(REQUEST): Within the material below, locate the line with "Recreate this object" and the line with "import Sketcher", then return those two lines and all lines between them, exactly as written.

(EXERCISE DATA):
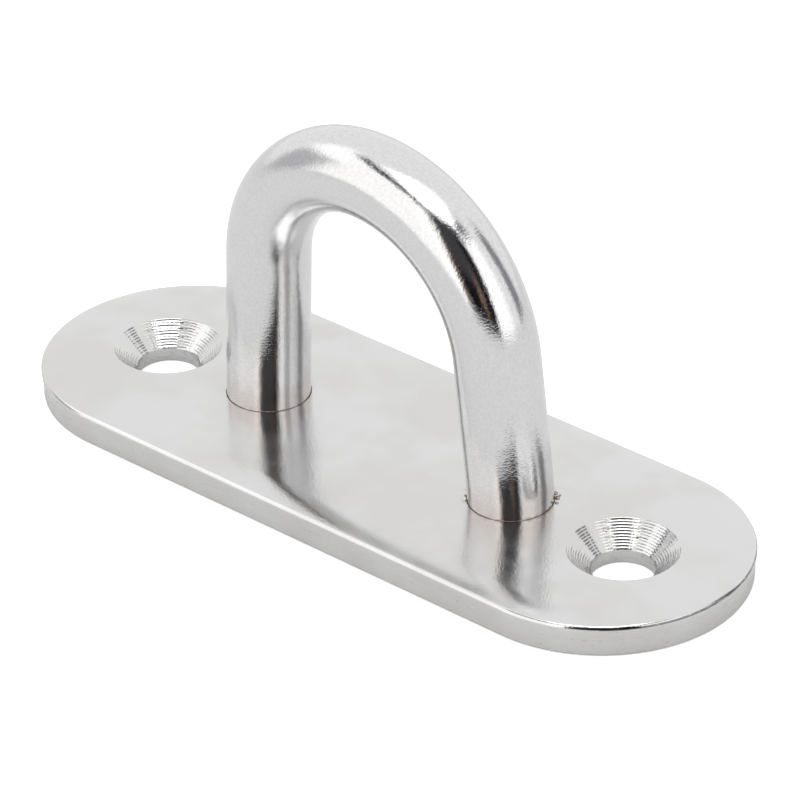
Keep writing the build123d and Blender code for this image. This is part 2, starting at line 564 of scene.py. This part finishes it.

...

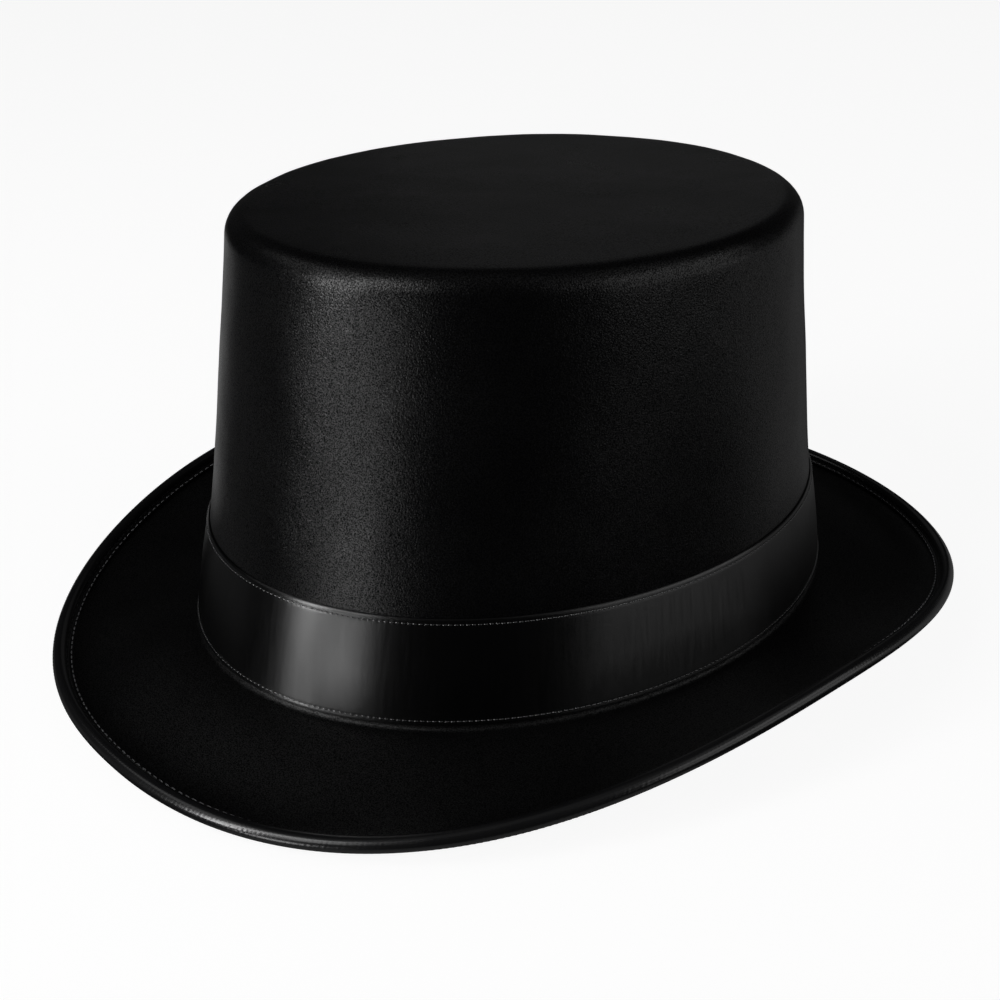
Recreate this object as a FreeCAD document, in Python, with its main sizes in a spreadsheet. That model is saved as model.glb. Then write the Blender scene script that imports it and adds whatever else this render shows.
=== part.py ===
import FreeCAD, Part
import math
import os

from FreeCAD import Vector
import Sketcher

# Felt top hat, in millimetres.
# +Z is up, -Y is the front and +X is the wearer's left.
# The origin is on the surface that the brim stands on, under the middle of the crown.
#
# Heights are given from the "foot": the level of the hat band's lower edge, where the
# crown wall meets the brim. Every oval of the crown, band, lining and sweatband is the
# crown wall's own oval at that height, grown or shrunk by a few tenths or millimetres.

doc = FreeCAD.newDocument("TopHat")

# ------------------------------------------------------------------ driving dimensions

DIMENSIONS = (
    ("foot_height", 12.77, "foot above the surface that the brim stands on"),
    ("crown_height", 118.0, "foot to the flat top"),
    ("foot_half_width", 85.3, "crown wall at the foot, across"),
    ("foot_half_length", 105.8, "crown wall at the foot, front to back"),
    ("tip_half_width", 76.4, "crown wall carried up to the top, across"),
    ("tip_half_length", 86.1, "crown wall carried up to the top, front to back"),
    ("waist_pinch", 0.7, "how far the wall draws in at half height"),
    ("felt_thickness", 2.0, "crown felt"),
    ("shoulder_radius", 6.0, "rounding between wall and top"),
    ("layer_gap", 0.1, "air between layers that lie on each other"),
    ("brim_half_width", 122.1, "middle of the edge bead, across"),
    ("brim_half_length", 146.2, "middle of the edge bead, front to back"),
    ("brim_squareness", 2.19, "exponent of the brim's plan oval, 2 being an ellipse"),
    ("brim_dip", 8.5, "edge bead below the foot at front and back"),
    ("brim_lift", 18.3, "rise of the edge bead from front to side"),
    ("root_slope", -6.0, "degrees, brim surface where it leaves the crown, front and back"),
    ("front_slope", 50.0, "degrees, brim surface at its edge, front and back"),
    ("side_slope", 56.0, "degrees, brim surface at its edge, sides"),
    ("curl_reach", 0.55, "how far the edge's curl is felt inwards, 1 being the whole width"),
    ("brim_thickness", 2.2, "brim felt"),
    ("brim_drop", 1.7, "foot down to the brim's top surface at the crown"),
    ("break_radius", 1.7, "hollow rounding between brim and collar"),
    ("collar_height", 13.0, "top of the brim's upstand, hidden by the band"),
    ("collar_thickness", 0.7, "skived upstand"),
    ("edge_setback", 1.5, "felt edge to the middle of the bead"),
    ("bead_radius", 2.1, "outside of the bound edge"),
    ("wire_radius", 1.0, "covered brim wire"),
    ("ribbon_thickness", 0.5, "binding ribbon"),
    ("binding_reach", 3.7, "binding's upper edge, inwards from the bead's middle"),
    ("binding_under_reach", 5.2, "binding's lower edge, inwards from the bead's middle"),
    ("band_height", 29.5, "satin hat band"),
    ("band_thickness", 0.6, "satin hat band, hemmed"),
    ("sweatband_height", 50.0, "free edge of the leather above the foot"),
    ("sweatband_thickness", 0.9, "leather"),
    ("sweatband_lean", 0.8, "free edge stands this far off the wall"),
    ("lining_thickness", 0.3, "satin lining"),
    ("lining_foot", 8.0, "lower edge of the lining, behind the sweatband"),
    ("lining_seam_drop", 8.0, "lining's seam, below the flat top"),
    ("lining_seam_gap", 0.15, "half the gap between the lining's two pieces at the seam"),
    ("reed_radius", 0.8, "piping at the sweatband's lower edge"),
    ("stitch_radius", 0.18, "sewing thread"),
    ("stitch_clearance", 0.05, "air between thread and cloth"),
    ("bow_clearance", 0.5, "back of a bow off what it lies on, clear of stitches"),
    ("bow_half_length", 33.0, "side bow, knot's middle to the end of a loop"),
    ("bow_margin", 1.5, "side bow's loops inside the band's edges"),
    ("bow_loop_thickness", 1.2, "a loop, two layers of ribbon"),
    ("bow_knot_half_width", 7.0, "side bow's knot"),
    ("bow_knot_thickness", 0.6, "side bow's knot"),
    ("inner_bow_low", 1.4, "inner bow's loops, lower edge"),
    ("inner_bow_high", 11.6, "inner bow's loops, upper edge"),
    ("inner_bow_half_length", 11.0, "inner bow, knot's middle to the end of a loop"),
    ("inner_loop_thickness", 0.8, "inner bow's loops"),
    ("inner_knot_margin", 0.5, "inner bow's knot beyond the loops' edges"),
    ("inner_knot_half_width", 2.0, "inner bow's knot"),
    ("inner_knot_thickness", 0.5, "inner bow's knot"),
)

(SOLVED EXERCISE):
Recreate this object as a FreeCAD document, in Python, with its main sizes in a spreadsheet. That model is saved as model.glb. Then write the Blender scene script that imports it and adds whatever else this render shows.
=== part.py ===
import FreeCAD, Part
import math
import os

from FreeCAD import Vector
import Sketcher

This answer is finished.